Rather than “ship and forget,” teams are adopting post-launch metrics checks, iterating based on real user data, closing the loop in the collaborative process.
Design isn’t owned by one person or one department. It’s a shared process that brings together psychology, creativity, and teamwork.
Don Norman said it best:
“It’s not your job to make people understand design. It’s your job to understand people.”
That’s the mindset that keeps design human, and keeps us all working toward the same goal: solving real problems for real people.
Because in the end, great design isn’t about who leads. It’s about how everyone works together to make something truly meaningful.
That’s the core of collaborative UX design, shared evidence, shared outcomes, shared wins.
A design monopoly happens when individual roles push their own preferences instead of focusing on user needs. It leads to confusion, slower decisions, and weaker results. Collaboration brings the focus back to the user.
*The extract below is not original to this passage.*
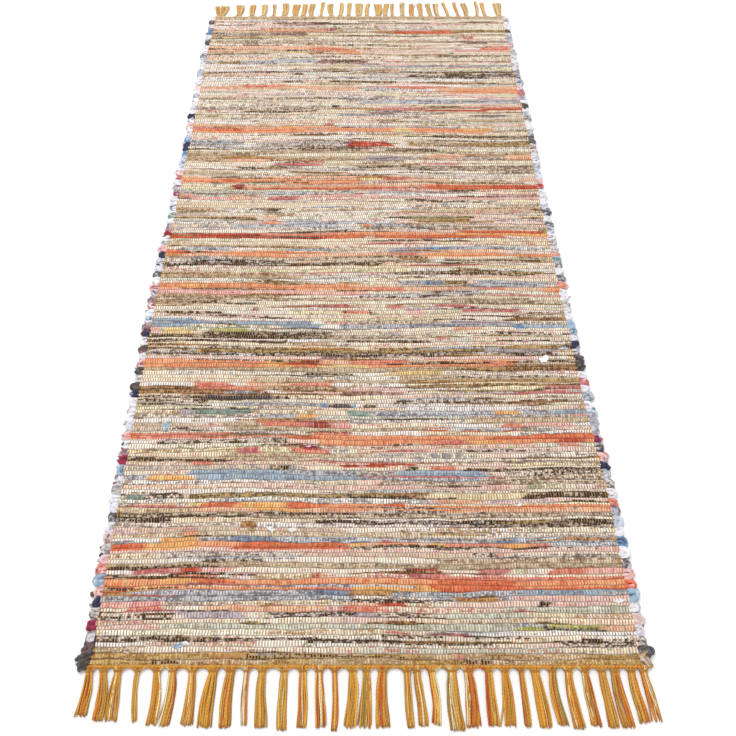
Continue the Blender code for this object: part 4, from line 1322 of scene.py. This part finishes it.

Collaborative UX design keeps everyone aligned through shared evidence and clear decision rules. When choices are based on user data, not personal taste, design stays balanced and user-centered.
UX laws are guides, not strict rules. They help you make smarter design decisions, but real-world testing should always decide what’s best for users.
Track what users actually do, not just what they say. Metrics like task success, time-to-complete, support tickets, satisfaction scores, and conversion rates show how well collaboration impacts real experiences.
Everyone shapes UX in their own way. Developers make products fast and stable, writers make them clear and human, and marketers ensure visuals and messaging stay consistent — all improving the user experience.